Keep to the lines between the one holding "Write the Blender Python" and the one holding "from mathutils import Matrix, Vector", inclusive, and write them out exactly.
_ _ _ _ _
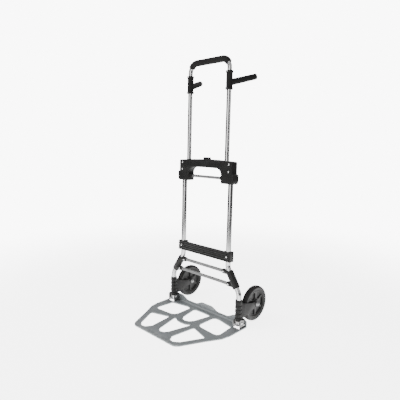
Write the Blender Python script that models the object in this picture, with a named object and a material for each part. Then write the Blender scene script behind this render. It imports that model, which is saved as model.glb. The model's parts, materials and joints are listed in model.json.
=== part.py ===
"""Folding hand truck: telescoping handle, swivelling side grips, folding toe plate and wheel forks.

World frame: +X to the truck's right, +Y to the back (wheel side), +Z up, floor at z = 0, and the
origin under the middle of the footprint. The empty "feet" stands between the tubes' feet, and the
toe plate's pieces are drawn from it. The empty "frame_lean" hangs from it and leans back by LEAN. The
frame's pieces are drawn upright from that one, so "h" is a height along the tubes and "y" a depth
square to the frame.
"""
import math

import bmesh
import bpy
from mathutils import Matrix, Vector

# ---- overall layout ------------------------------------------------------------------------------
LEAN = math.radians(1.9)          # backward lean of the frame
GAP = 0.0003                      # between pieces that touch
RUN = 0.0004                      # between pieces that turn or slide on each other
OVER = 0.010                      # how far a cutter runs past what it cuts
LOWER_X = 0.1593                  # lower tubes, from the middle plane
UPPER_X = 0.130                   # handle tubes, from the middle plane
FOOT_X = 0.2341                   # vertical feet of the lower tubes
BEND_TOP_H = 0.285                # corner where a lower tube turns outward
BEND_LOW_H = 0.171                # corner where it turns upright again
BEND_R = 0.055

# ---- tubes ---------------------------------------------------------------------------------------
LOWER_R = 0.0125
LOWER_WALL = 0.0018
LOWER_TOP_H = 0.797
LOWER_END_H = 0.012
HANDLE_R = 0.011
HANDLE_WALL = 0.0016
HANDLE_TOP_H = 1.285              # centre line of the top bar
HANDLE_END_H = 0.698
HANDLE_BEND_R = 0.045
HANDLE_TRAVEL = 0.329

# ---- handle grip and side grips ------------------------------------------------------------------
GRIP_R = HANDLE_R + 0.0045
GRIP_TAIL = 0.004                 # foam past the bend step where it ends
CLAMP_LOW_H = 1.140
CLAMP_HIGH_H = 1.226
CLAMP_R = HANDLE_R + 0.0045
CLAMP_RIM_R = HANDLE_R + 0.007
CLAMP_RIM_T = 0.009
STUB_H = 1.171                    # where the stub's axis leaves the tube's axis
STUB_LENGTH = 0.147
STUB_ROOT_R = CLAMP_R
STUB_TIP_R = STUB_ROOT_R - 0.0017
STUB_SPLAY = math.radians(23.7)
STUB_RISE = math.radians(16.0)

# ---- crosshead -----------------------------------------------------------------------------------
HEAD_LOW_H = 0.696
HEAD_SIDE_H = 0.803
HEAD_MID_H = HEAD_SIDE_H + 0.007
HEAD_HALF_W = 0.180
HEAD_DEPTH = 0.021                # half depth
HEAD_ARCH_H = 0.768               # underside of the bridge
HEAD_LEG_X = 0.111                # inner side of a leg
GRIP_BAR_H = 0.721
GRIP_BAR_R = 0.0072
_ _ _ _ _
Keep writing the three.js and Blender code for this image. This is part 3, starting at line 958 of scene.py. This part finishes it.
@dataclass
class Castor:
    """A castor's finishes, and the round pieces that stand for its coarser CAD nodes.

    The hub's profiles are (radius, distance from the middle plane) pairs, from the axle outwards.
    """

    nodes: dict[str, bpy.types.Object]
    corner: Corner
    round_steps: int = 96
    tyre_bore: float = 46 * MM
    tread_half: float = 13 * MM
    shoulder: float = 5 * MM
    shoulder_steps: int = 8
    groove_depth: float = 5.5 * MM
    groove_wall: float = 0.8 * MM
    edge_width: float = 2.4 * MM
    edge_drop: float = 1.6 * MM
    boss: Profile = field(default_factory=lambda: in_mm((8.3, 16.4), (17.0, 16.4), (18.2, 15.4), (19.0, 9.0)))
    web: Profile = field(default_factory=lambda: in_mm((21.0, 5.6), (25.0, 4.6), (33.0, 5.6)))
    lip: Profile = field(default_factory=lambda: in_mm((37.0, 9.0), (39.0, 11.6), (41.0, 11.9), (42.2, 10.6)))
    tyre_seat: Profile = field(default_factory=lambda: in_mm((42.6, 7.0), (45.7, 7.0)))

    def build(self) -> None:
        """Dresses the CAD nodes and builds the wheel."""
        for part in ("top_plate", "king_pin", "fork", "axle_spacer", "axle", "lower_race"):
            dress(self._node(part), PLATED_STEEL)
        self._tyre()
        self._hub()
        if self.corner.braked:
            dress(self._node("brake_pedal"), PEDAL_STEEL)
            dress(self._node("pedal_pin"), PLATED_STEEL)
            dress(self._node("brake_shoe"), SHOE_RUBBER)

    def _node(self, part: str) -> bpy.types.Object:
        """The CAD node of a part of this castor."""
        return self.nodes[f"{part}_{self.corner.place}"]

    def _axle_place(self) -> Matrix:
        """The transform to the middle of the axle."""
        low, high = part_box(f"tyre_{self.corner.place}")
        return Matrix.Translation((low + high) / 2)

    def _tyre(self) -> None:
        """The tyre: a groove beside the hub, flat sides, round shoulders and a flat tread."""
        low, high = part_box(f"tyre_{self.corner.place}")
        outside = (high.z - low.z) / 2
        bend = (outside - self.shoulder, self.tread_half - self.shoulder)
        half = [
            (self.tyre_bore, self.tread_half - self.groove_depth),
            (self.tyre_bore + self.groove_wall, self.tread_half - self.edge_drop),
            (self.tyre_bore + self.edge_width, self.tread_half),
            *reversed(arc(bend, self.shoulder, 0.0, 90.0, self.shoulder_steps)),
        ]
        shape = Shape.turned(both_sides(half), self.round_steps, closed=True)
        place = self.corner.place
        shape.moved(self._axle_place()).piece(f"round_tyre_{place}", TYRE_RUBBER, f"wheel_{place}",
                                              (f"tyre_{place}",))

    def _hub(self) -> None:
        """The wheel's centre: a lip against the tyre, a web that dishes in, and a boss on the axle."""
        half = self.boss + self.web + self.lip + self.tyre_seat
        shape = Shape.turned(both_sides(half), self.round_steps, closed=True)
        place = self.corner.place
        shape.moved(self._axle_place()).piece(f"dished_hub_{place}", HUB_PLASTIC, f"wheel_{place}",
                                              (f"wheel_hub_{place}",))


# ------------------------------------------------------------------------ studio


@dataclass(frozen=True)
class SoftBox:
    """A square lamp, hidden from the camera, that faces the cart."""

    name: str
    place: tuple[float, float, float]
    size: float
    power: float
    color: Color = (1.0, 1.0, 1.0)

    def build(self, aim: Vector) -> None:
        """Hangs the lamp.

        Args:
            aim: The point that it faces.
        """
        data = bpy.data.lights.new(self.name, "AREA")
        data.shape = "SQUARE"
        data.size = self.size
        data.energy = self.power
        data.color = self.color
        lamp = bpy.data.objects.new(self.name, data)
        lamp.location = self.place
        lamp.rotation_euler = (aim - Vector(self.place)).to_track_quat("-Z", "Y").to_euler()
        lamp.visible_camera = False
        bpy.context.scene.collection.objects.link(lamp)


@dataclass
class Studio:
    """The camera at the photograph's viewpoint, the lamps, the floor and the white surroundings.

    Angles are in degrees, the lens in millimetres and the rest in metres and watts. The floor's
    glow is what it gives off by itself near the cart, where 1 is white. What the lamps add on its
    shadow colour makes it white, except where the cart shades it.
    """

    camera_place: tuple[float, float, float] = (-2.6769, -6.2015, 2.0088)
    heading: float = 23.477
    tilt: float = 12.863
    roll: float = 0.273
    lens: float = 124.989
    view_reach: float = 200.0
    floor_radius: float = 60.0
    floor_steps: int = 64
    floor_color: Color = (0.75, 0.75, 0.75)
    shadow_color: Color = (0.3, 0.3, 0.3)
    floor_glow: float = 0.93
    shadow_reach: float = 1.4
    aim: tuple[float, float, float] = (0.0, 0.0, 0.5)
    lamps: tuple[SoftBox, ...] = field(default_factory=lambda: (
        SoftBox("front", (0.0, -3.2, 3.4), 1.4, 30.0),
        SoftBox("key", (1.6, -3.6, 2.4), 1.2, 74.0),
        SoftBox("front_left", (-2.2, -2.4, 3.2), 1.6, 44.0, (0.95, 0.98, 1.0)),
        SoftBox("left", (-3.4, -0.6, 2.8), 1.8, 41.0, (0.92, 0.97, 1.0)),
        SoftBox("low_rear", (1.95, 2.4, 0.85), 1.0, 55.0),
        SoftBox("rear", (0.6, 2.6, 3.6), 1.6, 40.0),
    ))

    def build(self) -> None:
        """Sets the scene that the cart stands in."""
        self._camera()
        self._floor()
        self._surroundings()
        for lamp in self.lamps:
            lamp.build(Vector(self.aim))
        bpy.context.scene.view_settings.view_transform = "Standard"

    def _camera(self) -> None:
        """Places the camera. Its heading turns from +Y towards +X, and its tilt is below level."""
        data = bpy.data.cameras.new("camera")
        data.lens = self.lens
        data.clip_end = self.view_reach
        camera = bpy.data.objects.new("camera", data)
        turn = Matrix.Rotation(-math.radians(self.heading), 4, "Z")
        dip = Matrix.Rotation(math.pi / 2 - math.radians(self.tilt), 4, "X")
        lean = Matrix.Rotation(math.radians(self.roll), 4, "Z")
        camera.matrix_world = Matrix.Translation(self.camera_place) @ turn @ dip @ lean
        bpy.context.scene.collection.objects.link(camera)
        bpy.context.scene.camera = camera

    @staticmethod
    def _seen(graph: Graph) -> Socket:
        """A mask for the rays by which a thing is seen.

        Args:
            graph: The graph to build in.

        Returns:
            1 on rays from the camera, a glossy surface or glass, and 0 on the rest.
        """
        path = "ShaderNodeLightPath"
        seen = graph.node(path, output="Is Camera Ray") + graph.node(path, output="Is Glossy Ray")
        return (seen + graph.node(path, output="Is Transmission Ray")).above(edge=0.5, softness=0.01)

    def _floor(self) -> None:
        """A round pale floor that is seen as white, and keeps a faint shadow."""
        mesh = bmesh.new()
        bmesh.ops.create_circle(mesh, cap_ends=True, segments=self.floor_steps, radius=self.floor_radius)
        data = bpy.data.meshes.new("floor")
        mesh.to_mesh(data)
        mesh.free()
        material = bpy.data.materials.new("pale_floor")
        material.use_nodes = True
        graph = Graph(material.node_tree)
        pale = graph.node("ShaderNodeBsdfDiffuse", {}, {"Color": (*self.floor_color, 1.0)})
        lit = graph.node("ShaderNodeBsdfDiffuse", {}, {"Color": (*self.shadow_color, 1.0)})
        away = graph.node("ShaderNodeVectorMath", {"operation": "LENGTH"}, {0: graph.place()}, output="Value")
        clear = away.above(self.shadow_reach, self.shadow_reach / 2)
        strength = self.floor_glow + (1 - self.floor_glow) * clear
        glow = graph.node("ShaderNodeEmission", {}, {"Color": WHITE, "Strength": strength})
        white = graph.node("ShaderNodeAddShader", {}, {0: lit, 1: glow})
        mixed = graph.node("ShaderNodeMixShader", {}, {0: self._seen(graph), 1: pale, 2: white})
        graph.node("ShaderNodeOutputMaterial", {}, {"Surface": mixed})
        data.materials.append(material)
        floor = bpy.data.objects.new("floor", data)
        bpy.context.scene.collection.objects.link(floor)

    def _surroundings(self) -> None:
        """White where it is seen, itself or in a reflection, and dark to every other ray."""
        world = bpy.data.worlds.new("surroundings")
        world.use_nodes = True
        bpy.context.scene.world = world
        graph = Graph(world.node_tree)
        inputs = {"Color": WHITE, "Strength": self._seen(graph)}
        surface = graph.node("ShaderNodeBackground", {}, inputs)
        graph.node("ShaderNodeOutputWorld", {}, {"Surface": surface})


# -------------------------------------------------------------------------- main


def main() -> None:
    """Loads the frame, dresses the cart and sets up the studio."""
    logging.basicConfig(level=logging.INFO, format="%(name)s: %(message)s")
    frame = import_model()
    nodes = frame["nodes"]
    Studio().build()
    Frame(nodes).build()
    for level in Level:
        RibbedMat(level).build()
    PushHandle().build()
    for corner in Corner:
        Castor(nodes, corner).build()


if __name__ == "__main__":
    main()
_ _ _ _ _
OUTPUT OF THE EXERCISE ▸
Write the Blender Python script that models the object in this picture, with a named object and a material for each part. Then write the Blender scene script behind this render. It imports that model, which is saved as model.glb. The model's parts, materials and joints are listed in model.json.
=== part.py ===
"""Folding hand truck: telescoping handle, swivelling side grips, folding toe plate and wheel forks.

World frame: +X to the truck's right, +Y to the back (wheel side), +Z up, floor at z = 0, and the
origin under the middle of the footprint. The empty "feet" stands between the tubes' feet, and the
toe plate's pieces are drawn from it. The empty "frame_lean" hangs from it and leans back by LEAN. The
frame's pieces are drawn upright from that one, so "h" is a height along the tubes and "y" a depth
square to the frame.
"""
import math

import bmesh
import bpy
from mathutils import Matrix, Vector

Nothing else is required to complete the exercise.